Rising Global Tensions May Trigger a Surge in Petrol and Diesel Prices in India

2025-08-04  Niranjan Ghatule  
Rising Global Tensions May Trigger a Surge in Petrol and Diesel Prices in India

Petrol and diesel prices in India may soon face upward pressure, as global crude oil markets indicate signs of a possible price surge in the coming months. The geopolitical tension between the United States and Russia is emerging as a key trigger behind this expected volatility in crude prices. At present, crude oil is trading below $80 per barrel, but analysts are predicting a sharp rise by the end of 2025, which could impact global inflation and retail fuel prices significantly.

According to energy market experts, the ongoing standoff between the US and Russia could severely disrupt global oil supply chains. If that happens, the price of Brent crude oil could rise to between $80 and $82 per barrel by late 2025. Short-term technical trends are also pointing toward a bullish outlook for crude oil.

India, which imports crude oil from over 40 countries, may not face an immediate supply crunch, but rising prices are a much bigger concern. Higher global prices could translate into more expensive petrol, diesel, and LPG for Indian consumers, ultimately driving inflation in the country.

US President Donald Trump has issued a 10 to 12-day deadline to Russia to cease its military operations in Ukraine. Failure to comply may result in the imposition of a 100% secondary tariff on countries purchasing oil from Russia. Energy analyst Narendra Taneja has warned that if Russian oil is removed from global markets, Brent crude could spike dramatically to $100 or even $120 per barrel. This would have a direct impact on countries like India that have become increasingly reliant on Russian oil.

Earlier, India imported only about 0.2% of its crude oil from Russia. However, this figure has now increased significantly to around 35–40%. A disruption in Russian oil supplies or a rise in its prices due to US sanctions could severely impact India’s energy costs. Consumers could end up bearing the brunt in the form of higher fuel prices.

Data suggests that Brent crude’s October futures contract has already risen from $72.07 to around $76, with the possibility of reaching $80 to $82 by year-end. The minimum support level for Brent is considered to be $69. Similarly, the WTI September futures contract is currently priced at $69.65 and may climb to as much as $73 to $79 by December 2025. Its minimum support level is around $65.

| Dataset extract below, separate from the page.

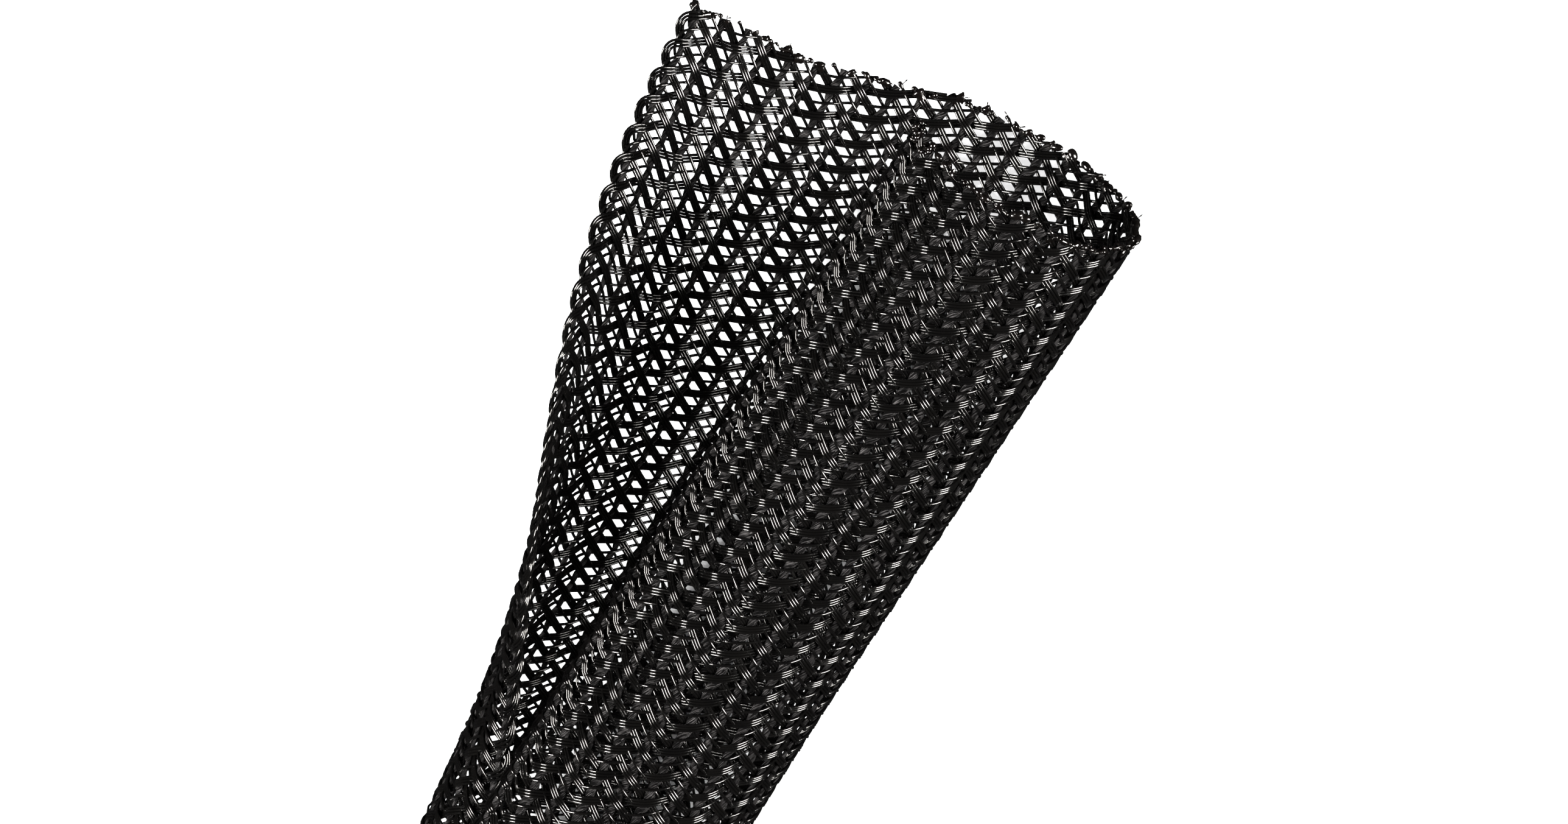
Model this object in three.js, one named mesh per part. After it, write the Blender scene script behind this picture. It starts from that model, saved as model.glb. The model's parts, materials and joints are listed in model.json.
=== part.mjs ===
// Side-split, self-wrapping braided cable sleeve: one web of plastic strands, heat-set into a curl.
// Units are millimetres, +Z is up, +X runs along the sleeve toward its opened mouth,
// and +Y points to the side where the inner flap is pulled out. The sleeve lies on the level z = 0.

import * as THREE from 'three';

// The stock
const LENGTH = 305; // a one foot cut of stock
const WEB_WIDTH = 82.5; // flat width of the web from one looped edge to the other
const WALL = 0.9; // two crossing strand layers with the axial yarn between them

// How the web lies around the tube, measured along its width from the outer edge
const REST_LINE = 49.5; // where the middle of the web's floor contact runs
const REST_STRIP = 2.4; // width of the flat strip that the sleeve lies on
const SPIRAL_RATE = 0.0175; // how much the radius grows for each millimetre toward the outer edge

// The outer layer's radius on the rest line, from the mouth to the closed tube
const MOUTH_RADIUS = 11.8;
const TUCK_RADIUS = 12.3; // where the flap slips under the outer edge and swells the tube
const CLOSED_RADIUS = 11;

// Distances from the mouth where the tube changes
const SWELL_START = 50;
const TUCK_AT = 85;
const SWELL_END = 118;
const CLOSED_FROM = 128;

// The outer edge springs up a little where the flap passes under it
const SPRUNG_WIDTH = 20;
const SPRUNG_SHARE = 0.5; // share of its curvature that the web loses at the very edge

// The flap: the angle that it turns through between the floor and its free edge
const OPEN_FLAP_TURN = THREE.MathUtils.degToRad(30);
const CLOSED_FLAP_TURN = THREE.MathUtils.degToRad(196);
const FLAP_CLOSED_FROM = 115; // distance from the mouth where the flap is fully curled in
const FLAP_OPENING_RATE = 0.5; // how fast it opens right at the mouth, 0 would be level
const FLAP_TIP_CURL = 0.2; // how much more the free edge curls than the middle of the flap
const FLAP_TIP_CURL_FROM = 60;
const BLEND_HALF_WIDTH = 3; // the tube's curvature turns into the flap's over twice this width

// The hot-cut end is square on the tube and set back across the flap
const CUT_SETBACK = 4.7;
const SETBACK_WIDTH = 24; // measured from the rest line
const SETBACK_FADE = 60; // the set-back is gone this far from the mouth

// Fineness of the faceted solid
const NEAR_FACETS = 20;
const FLAP_FACETS = 15;
const SHAPED_STATIONS = 24; // along the shaped length behind the mouth
const SHAPED_LENGTH = 132;
const PLAIN_STATIONS = 2; // along the closed tube
const INTEGRATION_STEP = 0.3;

const clamp01 = (t) => Math.min(Math.max(t, 0), 1);

function smooth(t) {
  const s = clamp01(t);
  return s * s * (3 - 2 * s);
}

// From 0 to 1 with a given slope at the start and none at the end
function easeFrom(t, startSlope) {
  const s = clamp01(t);
  return s * s * (3 - 2 * s) + startSlope * s * (1 - s) * (1 - s);
}

// 1 where the flap slips under the outer edge, 0 at the mouth and in the closed tube
function swelling(fromMouth) {
  const rise = smooth((fromMouth - SWELL_START) / (TUCK_AT - SWELL_START));
  const fall = smooth((fromMouth - TUCK_AT) / (SWELL_END - TUCK_AT));
  return rise * (1 - fall);
}

function tubeCurvature(u, fromMouth) {
  const swell = swelling(fromMouth);
  const closing = smooth((fromMouth - TUCK_AT) / (CLOSED_FROM - TUCK_AT));
  const radius = MOUTH_RADIUS
    + (TUCK_RADIUS - MOUTH_RADIUS) * swell
    + (CLOSED_RADIUS - MOUTH_RADIUS) * closing;
  const sprung = SPRUNG_SHARE * swell * smooth((SPRUNG_WIDTH - u) / SPRUNG_WIDTH);
  return (1 - sprung) / (radius + SPIRAL_RATE * (REST_LINE - u));
}

function flapCurvature(u, fromMouth) {
  const flapWidth = WEB_WIDTH - REST_LINE;
  const share = clamp01((u - REST_LINE) / flapWidth);
  const turn = OPEN_FLAP_TURN
    + (CLOSED_FLAP_TURN - OPEN_FLAP_TURN) * easeFrom(fromMouth / FLAP_CLOSED_FROM, FLAP_OPENING_RATE);
  const closing = smooth((fromMouth - TUCK_AT) / (FLAP_CLOSED_FROM - TUCK_AT));
  const tipCurl = FLAP_TIP_CURL * smooth(fromMouth / FLAP_TIP_CURL_FROM) * (1 - closing);
  return (turn / flapWidth) * (1 + tipCurl * (2 * share - 1));
}

// Curvature of the web across its width, flat where it touches the floor
function curvature(u, fromMouth) {
  if (Math.abs(u - REST_LINE) < REST_STRIP / 2) return 0;
  const intoFlap = smooth((u - REST_LINE + BLEND_HALF_WIDTH) / (2 * BLEND_HALF_WIDTH));
  return tubeCurvature(u, fromMouth) * (1 - intoFlap) + flapCurvature(u, fromMouth) * intoFlap;
}

// Walks from the edge of the floor strip to the given widths and notes place and direction there
function walkSection(widths, fromMouth, side) {
  const points = [];
  let u = REST_LINE + (side * REST_STRIP) / 2;
  let y = (side * REST_STRIP) / 2;
  let z = 0;
  let angle = 0;
  for (const target of widths) {
    const steps = Math.max(1, Math.round(Math.abs(target - u) / INTEGRATION_STEP));
    const step = (target - u) / steps;
    for (let i = 0; i < steps; i++) {
      const halfTurn = (curvature(u + step / 2, fromMouth) * step) / 2;
      angle += halfTurn;
      y += Math.cos(angle) * step;
      z += Math.sin(angle) * step;
      angle += halfTurn;
      u += step;
    }
    points.push({ u: target, y, z, angle });
  }
  return points;
}

function evenSteps(from, to, count) {
  return Array.from({ length: count }, (_, i) => from + ((to - from) * (i + 1)) / count);
}

// The web's middle surface across one station, from the outer edge to the flap's edge
function section(fromMouth) {
  const stripStart = REST_LINE - REST_STRIP / 2;
  const stripEnd = REST_LINE + REST_STRIP / 2;
  const outward = walkSection(evenSteps(stripStart, 0, NEAR_FACETS), fromMouth, -1).reverse();
  const intoFlap = walkSection(evenSteps(stripEnd, WEB_WIDTH, FLAP_FACETS), fromMouth, 1);
  return [
    ...outward,
    { u: stripStart, y: -REST_STRIP / 2, z: 0, angle: 0 },
    { u: stripEnd, y: REST_STRIP / 2, z: 0, angle: 0 },
    ...intoFlap,
  ];
}

function setback(u, fromMouth) {
  const across = smooth((u - REST_LINE) / SETBACK_WIDTH);
  return CUT_SETBACK * across * (1 - smooth(fromMouth / SETBACK_FADE));
}

function stations() {
  const shaped = Array.from(
    { length: SHAPED_STATIONS + 1 },
    (_, i) => (SHAPED_LENGTH * i) / SHAPED_STATIONS,
  );
  return [...shaped, ...evenSteps(SHAPED_LENGTH, LENGTH, PLAIN_STATIONS)];
}

// One row of outer points and one of inner points for each station, mouth first
function wallRows() {
  return stations().map((fromMouth) => {
    const row = section(fromMouth);
    const offsetPoint = ({ u, y, z, angle }, offset) => new THREE.Vector3(
      LENGTH / 2 - fromMouth - setback(u, fromMouth),
      y + Math.sin(angle) * offset,
      z - Math.cos(angle) * offset + WALL / 2,
    );
    return {
      outer: row.map((point) => offsetPoint(point, WALL / 2)),
      inner: row.map((point) => offsetPoint(point, -WALL / 2)),
    };
  });
}

// Closes the two skins into one solid: skins, the two long edges and the two cut ends
function wallGeometry() {
  const rows = wallRows();
  const across = rows[0].outer.length;
  const positions = [];
  for (const { outer, inner } of rows) {
    for (const point of [...outer, ...inner]) positions.push(point.x, point.y, point.z);
  }
  const outerAt = (station, i) => station * 2 * across + i;
  const innerAt = (station, i) => outerAt(station, i) + across;
  const indices = [];
  const quad = (a, b, c, d) => indices.push(a, c, b, a, d, c);
  const lastStation = rows.length - 1;
  const lastAcross = across - 1;
  for (let s = 0; s < lastStation; s++) {
    for (let i = 0; i < lastAcross; i++) {
      quad(outerAt(s, i), outerAt(s, i + 1), outerAt(s + 1, i + 1), outerAt(s + 1, i));
      quad(innerAt(s, i), innerAt(s + 1, i), innerAt(s + 1, i + 1), innerAt(s, i + 1));
    }
    quad(outerAt(s, 0), outerAt(s + 1, 0), innerAt(s + 1, 0), innerAt(s, 0));
    quad(
      outerAt(s, lastAcross), innerAt(s, lastAcross),
      innerAt(s + 1, lastAcross), outerAt(s + 1, lastAcross),
    );
  }
  for (let i = 0; i < lastAcross; i++) {
    quad(outerAt(0, i), innerAt(0, i), innerAt(0, i + 1), outerAt(0, i + 1));
    quad(
      outerAt(lastStation, i), outerAt(lastStation, i + 1),
      innerAt(lastStation, i + 1), innerAt(lastStation, i),
    );
  }
  const geometry = new THREE.BufferGeometry();
  geometry.setAttribute('position', new THREE.Float32BufferAttribute(positions, 3));
  geometry.setIndex(indices);
  return geometry;
}

function sleeveWall() {
  const geometry = wallGeometry();
  geometry.computeBoundingBox();
  const { min, max } = geometry.boundingBox;
  geometry.translate(-(min.x + max.x) / 2, -(min.y + max.y) / 2, -min.z);
  geometry.computeVertexNormals();
  const blackBraid = new THREE.MeshStandardMaterial({
    color: 0x141416, roughness: 0.45, metalness: 0,
  });
  const mesh = new THREE.Mesh(geometry, blackBraid);
  mesh.name = 'sleeve_wall';
  return mesh;
}

const sleeve = new THREE.Group();
sleeve.add(sleeveWall());

export default sleeve;
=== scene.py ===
# %% [markdown]
# # A split braided sleeve, strand by strand
# The object is one foot of black, self-wrapping braided sleeving that lies on a pale floor.
# Its solid wall comes packed, as a plain curled sheet. Here that sheet is replaced by what the real
# wall is: hundreds of thin plastic filaments and dark yarns, all following the same curled surface.
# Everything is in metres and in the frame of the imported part: +X points to the opened mouth.

import json

import bpy
import numpy as np
from mathutils import Matrix, Vector


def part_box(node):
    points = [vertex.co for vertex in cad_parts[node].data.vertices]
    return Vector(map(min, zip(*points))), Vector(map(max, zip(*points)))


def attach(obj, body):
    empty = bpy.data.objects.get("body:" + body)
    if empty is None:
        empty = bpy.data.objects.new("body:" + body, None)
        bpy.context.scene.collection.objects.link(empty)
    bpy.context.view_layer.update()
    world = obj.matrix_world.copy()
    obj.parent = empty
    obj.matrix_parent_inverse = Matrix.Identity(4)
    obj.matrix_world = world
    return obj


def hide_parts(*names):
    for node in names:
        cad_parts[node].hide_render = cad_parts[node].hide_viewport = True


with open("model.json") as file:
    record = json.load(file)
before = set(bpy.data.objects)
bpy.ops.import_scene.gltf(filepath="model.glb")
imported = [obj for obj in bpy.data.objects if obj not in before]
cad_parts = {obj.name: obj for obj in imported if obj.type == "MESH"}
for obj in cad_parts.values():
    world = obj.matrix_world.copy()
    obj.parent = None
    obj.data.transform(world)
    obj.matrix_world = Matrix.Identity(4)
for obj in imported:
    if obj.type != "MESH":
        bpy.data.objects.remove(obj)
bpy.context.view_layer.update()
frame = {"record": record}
MM = 0.001
wall_low, wall_high = (np.array(corner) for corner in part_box("sleeve_wall"))
SLEEVE_LENGTH = float(wall_high[0] - wall_low[0])
REST_LINE_Y = frame["record"]["mounts"][0]["pos_m"][1]
print(f"the sleeve is {SLEEVE_LENGTH / MM:.0f} mm long and lies on the line y = {REST_LINE_Y / MM:.1f} mm")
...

The expected rise in crude prices could have a cascading effect on various sectors in India. Higher fuel prices would increase transportation costs, which in turn could raise the prices of food and essential commodities. This would contribute to inflation and put additional pressure on Indian households.

Additionally, the higher cost of oil imports could widen India’s trade deficit and place downward pressure on the Indian rupee. Even if supply continuity is ensured through diversified imports, managing consumer-level fuel prices will remain a critical challenge.

President Trump has stated that he intends to bring down oil prices, but ramping up US oil production would require significant time, capital, and infrastructure investment. Meanwhile, Saudi Arabia and other OPEC nations may attempt to offset the supply gap, but those measures too will take time to materialize.

Recently, the US-EU trade agreement provided temporary relief to the oil markets. However, ongoing geopolitical tensions and a strong US dollar continue to exert pressure on global crude oil prices. While India’s diversified oil sourcing strategy may shield it from supply shocks, controlling domestic petrol and diesel prices may prove to be increasingly difficult if crude prices continue to climb.

Ultimately, if Brent crude crosses the $80 threshold, the impact on India’s fuel prices and broader inflation could be significant. The common consumer will likely face the burden. While supply may be manageable, the greatest challenge for policymakers will be to manage the retail pricing impact without destabilizing the broader economy.